Appellant sued Prati and the District of Columbia on the theory that they, either jointly or separately, had been negligent in maintaining a defectively paved sidewalk or the area adjacent thereto, and allowing it to be covered with an accumulation of sleet, snow and slush. At the close of appellant's evidence the trial court directed a verdict in favor of both defendants. Appellant claims this was error.

Although the complaint alleged a defectively paved sidewalk, no evidence was offered to sustain this claim; and the case must be viewed as one where the sole cause of plaintiff's slipping and falling was the accumulated snow, sleet and slush.1

The directed verdict in favor of the District of Columbia was clearly correct. Surely the District of Columbia is not an insurer of all pedestrians who use the public sidewalks and streets in the midst of a snowstorm.

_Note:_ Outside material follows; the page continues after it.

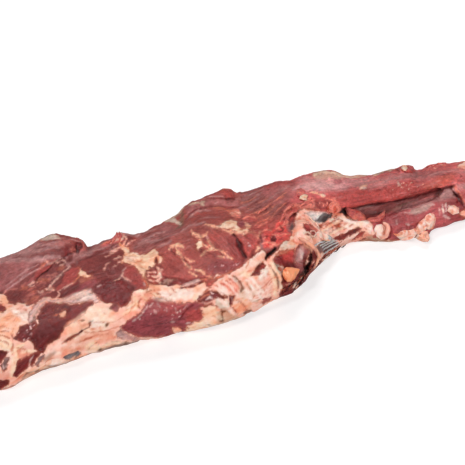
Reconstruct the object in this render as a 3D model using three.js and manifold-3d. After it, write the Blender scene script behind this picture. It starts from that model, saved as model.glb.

As was said in Smith v. District of Columbia, 89 U.S.App.D.C. 7, 10, 189 F.2d 671, 674, 39 A.L.R.2d 773, 779, the municipality "cannot be held liable for injuries due to snow or ice as or just after the snow has fallen or the ice formed and when the city has had no opportunity to correct dangerous conditions thus created." Indeed, it would seem that the District is liable only for a condition which is "dangerous and unusual in some way other than the original general slipperiness caused by the weather conditions," and then only after notice and reasonable opportunity to treat or remove the unusual condition. Campbell v. District of Columbia, 100 U.S. App.D.C. 120, 125, 243 F.2d 226, 231.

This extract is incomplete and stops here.